The landlocked nation, prone to tropical storms and cyclones, has been battling a resurgence of the water-borne diarrheal disease since March. A previous outbreak that started in April 2001 killed 968 people in the country, according to the World Health Organisation.
While most people can be treated successfully for cholera through prompt administration of oral rehydration solution, sparsely located hospitals and delays in seeking treatment have exacerbated the problem and lead to fatalities, Health Minister Khumbize Kandodo Chiponda said in a statement Monday.
The rainy season, which began in November, has led to floods and displaced people who then lack access to safe water and sanitation. Malawi’s case fatality rate is 3.3%, compared with 2.1% in Haiti’s most recent cholera outbreak.
Malawi’s efforts to contain the disease are also being hampered by a lack of vaccines. The country received 3.9 million doses from the WHO in May and 2.9 million doses from UNICEF in November. With these stocks now depleted, Malawi is in talks with the WHO for another consignment.
Still, outbreaks in other countries have depleted cholera vaccine stockpiles worldwide. In October, the WHO and its partners limited all reactive oral cholera vaccine campaigns to a single dose.
As Malawi fails to stop the disease’s spread, there is growing mistrust between some people and medical personnel.

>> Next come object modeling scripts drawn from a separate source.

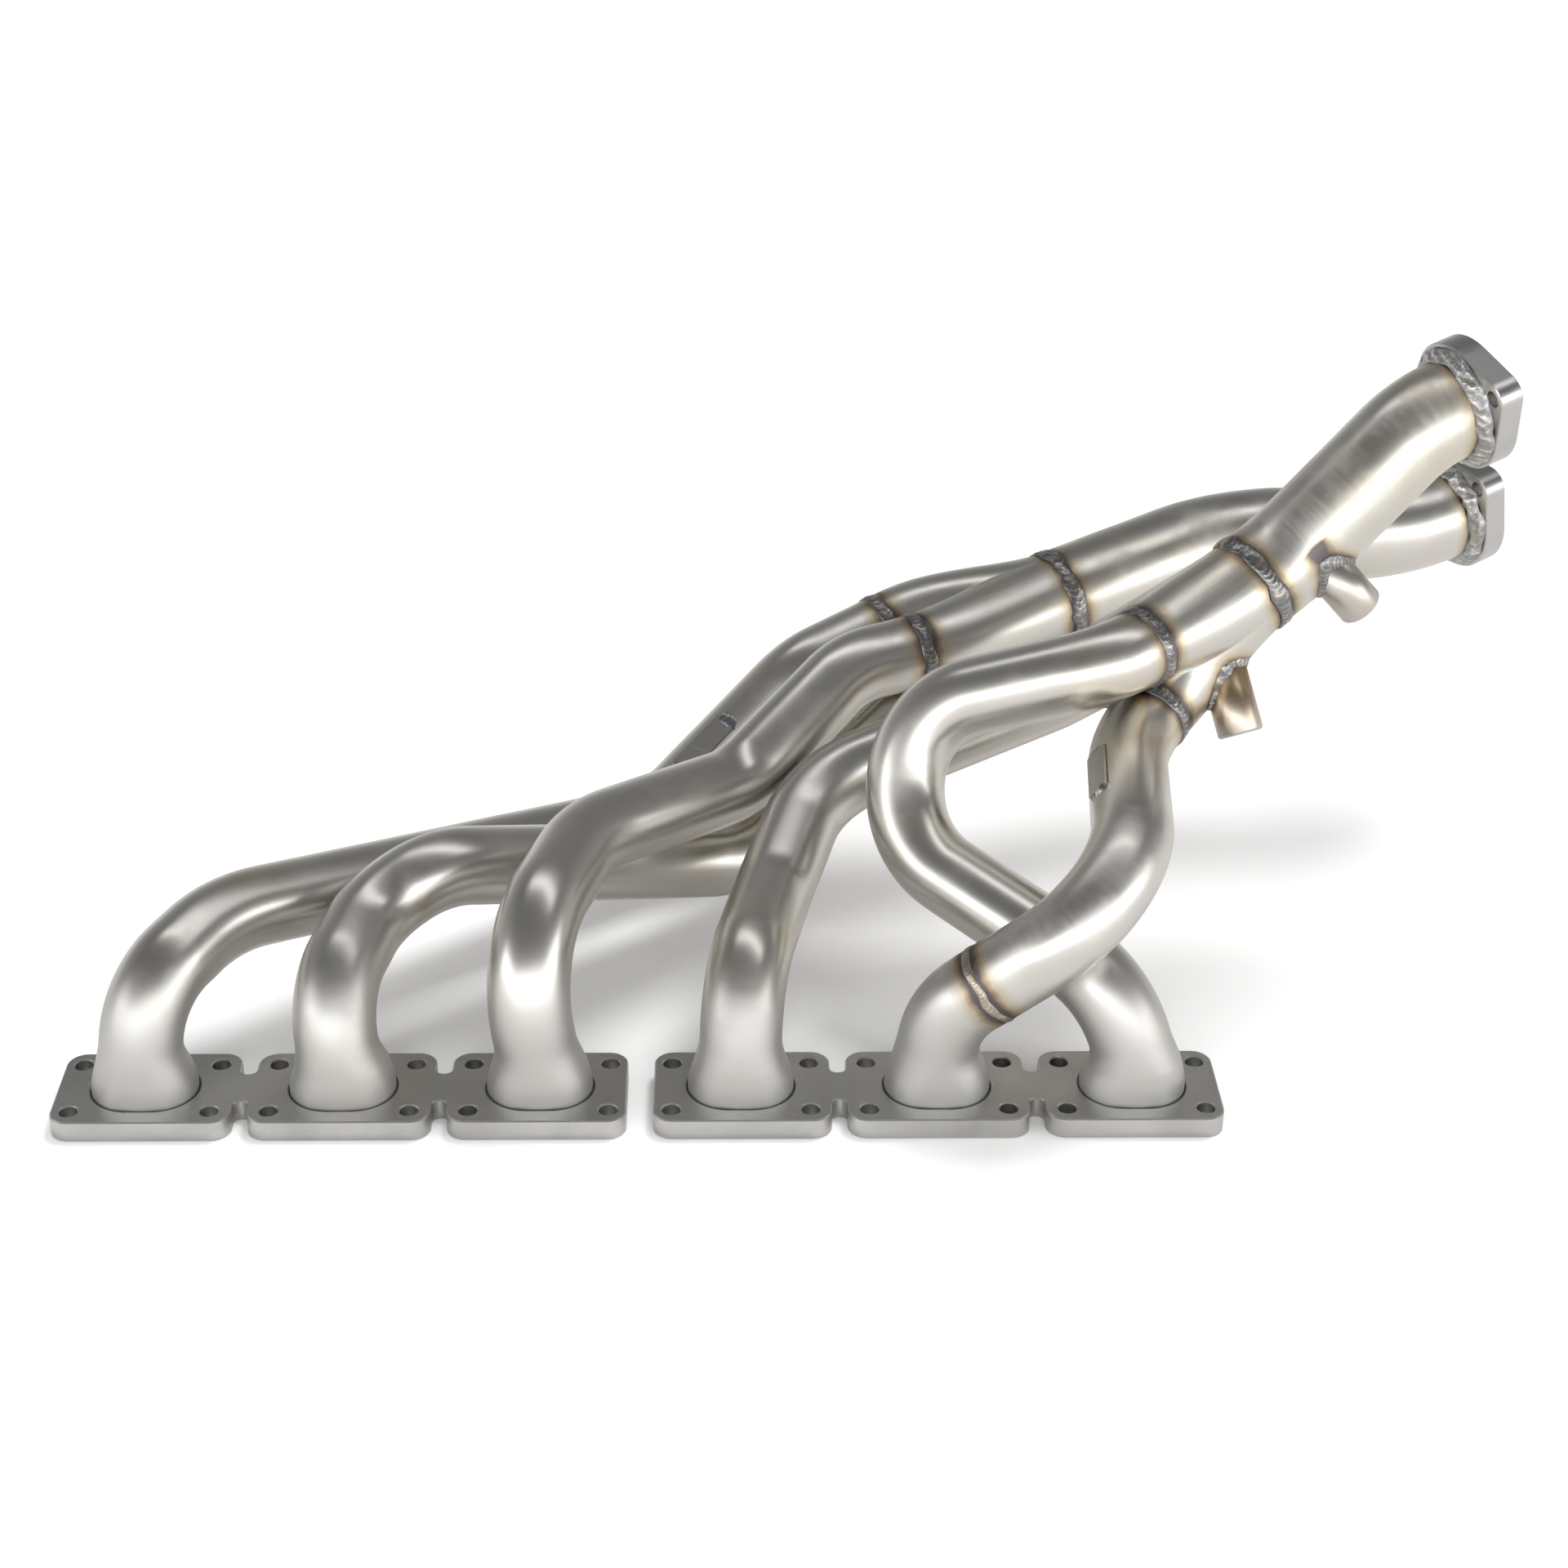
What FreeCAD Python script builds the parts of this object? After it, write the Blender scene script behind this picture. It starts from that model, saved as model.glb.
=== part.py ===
import FreeCAD, Part
import math
import os

# Tubular exhaust manifold for an in-line six: two separate three-into-one weldments, a front one for
# ports 1 to 3 and a rear one for ports 4 to 6. Millimetres. The origin is the centre of port 1 in the
# plane of the cylinder head face, +X runs along the row of ports towards the rear of the engine,
# +Y points away from the ports towards the sump, and +Z points out of the head.

Vec = FreeCAD.Vector
Z_AXIS = Vec(0, 0, 1)
OUT = "parts"

# port row
PORT_PITCH = 91.0
MANIFOLD_GAP = 2.0           # extra pitch between ports 3 and 4, so that the two flanges stay apart
PORTS_PER_FLANGE = 3
BOLT_SPACING_X = 64.0
BOLT_SPACING_Y = 38.0
BOLT_HOLE_R = 4.25

# port flanges
FLANGE_T = 10.0
FLANGE_HALF_Y = 28.4
FLANGE_END = 8.3             # from the outermost bolt holes to the flange's end
NOTCH_W = 7.4
NOTCH_FLOOR_Y = 11.1         # half width of the web left between two pads
PAD_CORNER_R = 9.0
EDGE_BREAK = 0.6

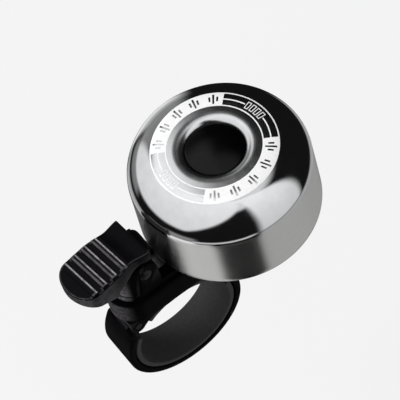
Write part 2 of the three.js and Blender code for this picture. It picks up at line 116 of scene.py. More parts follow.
def arc(cx, cy, radius, start, end, steps):
    """Points on an arc, with the angles in degrees."""
    points = []
    for i in range(steps + 1):
        angle = math.radians(start + (end - start) * i / steps)
        points.append((cx + radius * math.cos(angle), cy + radius * math.sin(angle)))
    return points


def rounded(points, radius, steps=4):
    """A closed outline with each corner rounded."""
    result = []
    count = len(points)
    for i, corner in enumerate(points):
        before = Vector(points[i - 1]) - Vector(corner)
        after = Vector(points[(i + 1) % count]) - Vector(corner)
        reach = min(radius, before.length * 0.49, after.length * 0.49)
        a = Vector(corner) + before.normalized() * reach
        b = Vector(corner) + after.normalized() * reach
        for k in range(steps + 1):
            t = k / steps
            p = a * (1 - t) ** 2 + Vector(corner) * 2 * t * (1 - t) + b * t ** 2
            result.append((p.x, p.y))
    return result


def turned(name, profile, place, segments=96, sharp=35):
    """A closed (radius, height) profile turned about its axis; place maps (x, y, h) into the frame."""
    verts, faces = [], []
    count = len(profile)
    for s in range(segments):
        angle = TURN * s / segments
        for r, h in profile:
            verts.append(place(r * math.cos(angle), r * math.sin(angle), h))
    for s in range(segments):
        n = (s + 1) % segments
        for i in range(count):
            j = (i + 1) % count
            faces.append((s * count + i, s * count + j, n * count + j, n * count + i))
    obj = make_object(name, verts, faces, sharp)
    bm = bmesh.new()
    bm.from_mesh(obj.data)
    bmesh.ops.dissolve_degenerate(bm, edges=bm.edges, dist=1e-7)
    bm.to_mesh(obj.data)
    bm.free()
    obj.data.set_sharp_from_angle(angle=math.radians(sharp))
    return obj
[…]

Irate villagers from Nandumbo, 140 kilometers (87 miles) east of Malawi’s commercial capital Blantyre, destroyed a cholera-treatment center on Sunday after claiming local people were being injected with contaminated syringes.
More effort needs to be made to educate people on how to prevent the disease, Adamson Muula, a public health specialist from Kamuzu University of Health Science, said in a Times Radio interview on Tuesday.